Up to the 1970s, Finland tended to export wood-based products to the
West, and metal and engineering products to the East. By the mid-1980s,
however, Finnish machines and high-technology products were also
becoming competitive in Western markets.
Finland's imports had consisted primarily of raw materials, energy,
and capital goods for industrial production, and in the late 1980s these
categories still accounted for roughly twothirds of all imports. The
commodity structure of imports responded both to structural changes in
domestic production and to shifts in world markets.

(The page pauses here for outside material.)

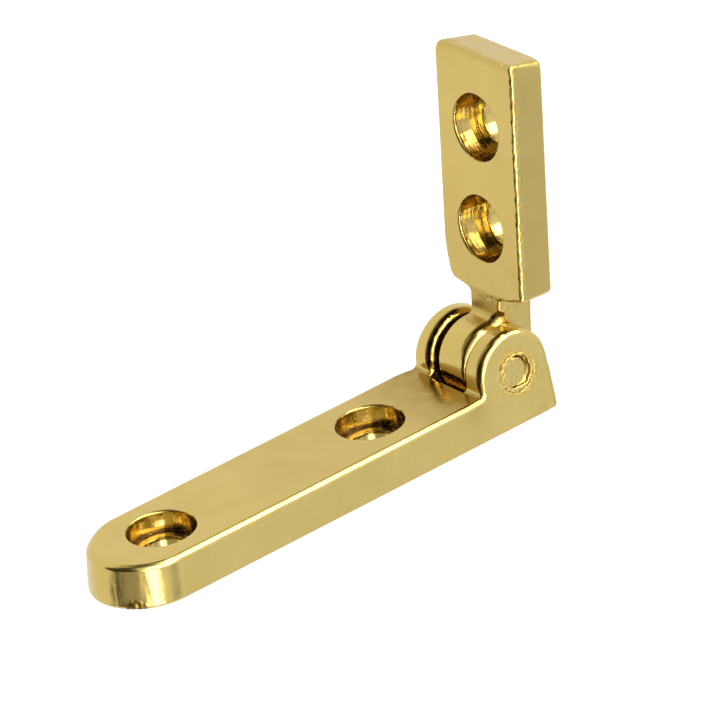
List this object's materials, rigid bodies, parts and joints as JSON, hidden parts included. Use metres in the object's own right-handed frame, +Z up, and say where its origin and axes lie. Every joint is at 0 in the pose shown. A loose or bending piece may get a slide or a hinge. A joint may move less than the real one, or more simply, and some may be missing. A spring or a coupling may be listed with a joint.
{
  "type": "side-rail hinge",
  "caption": "Small cast side-rail hinge for a box lid or cabinet door: a long arm with a clevis, a short leaf that opens to a stop, and a riveted pin.",
  "frame": {"origin": "on the arm's flat underside, straight below the pin's axis, midway across the arm", "axes": "+X along the arm from its free end to the clevis, +Y across the hinge along the pin, +Z up out of the arm's screw holes"},
  "size_m": [0.0378, 0.008, 0.0244],
  "materials": {
    "cast_gilt": "polished and gilt",
    "pin_metal": "gilt, worn where it is riveted"
  },
  "bodies": {
    "base": {"base_arm": "cast_gilt", "pivot_pin": "pin_metal"},
    "leaf": {"leaf": "cast_gilt"}
  },
  "joints": [
    {"name": "leaf_pivot", "type": "hinge", "parent": "base", "child": "leaf", "pos_m": [0, 0, 0.0036], "axis": [0, 1, 0], "range_deg": [-97, 0]}
  ]
}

Thus, the heavy
purchases of raw materials, energy, and capital goods up until the
mid-1970s reflected Finland's postwar industrial development, while the
subsequent period showed the influences of unstable world energy prices
and Finland's shifts toward high-technology production. Imports of
investment goods climbed from about 15 percent in 1950 to almost 30
percent in the late 1960s and early 1970s, only to fall again by the
1980s to about 15 percent. Foodstuffs and raw materials for the textile
industry accounted for about half of all raw material imports during the
1950s, but by the 1980s inputs for the chemical and metal-processing
industries took some 75 percent of raw material imports. World energy
prices had strongly influenced Finnish trade because the country needed
to import about 70 percent of its energy. After rising slowly until the
early 1970s, the value of oil imports had jumped to almost one-third of
that of total imports in the mid-1970s, then had fallen with world oil
prices to about 13 percent by the late 1980s.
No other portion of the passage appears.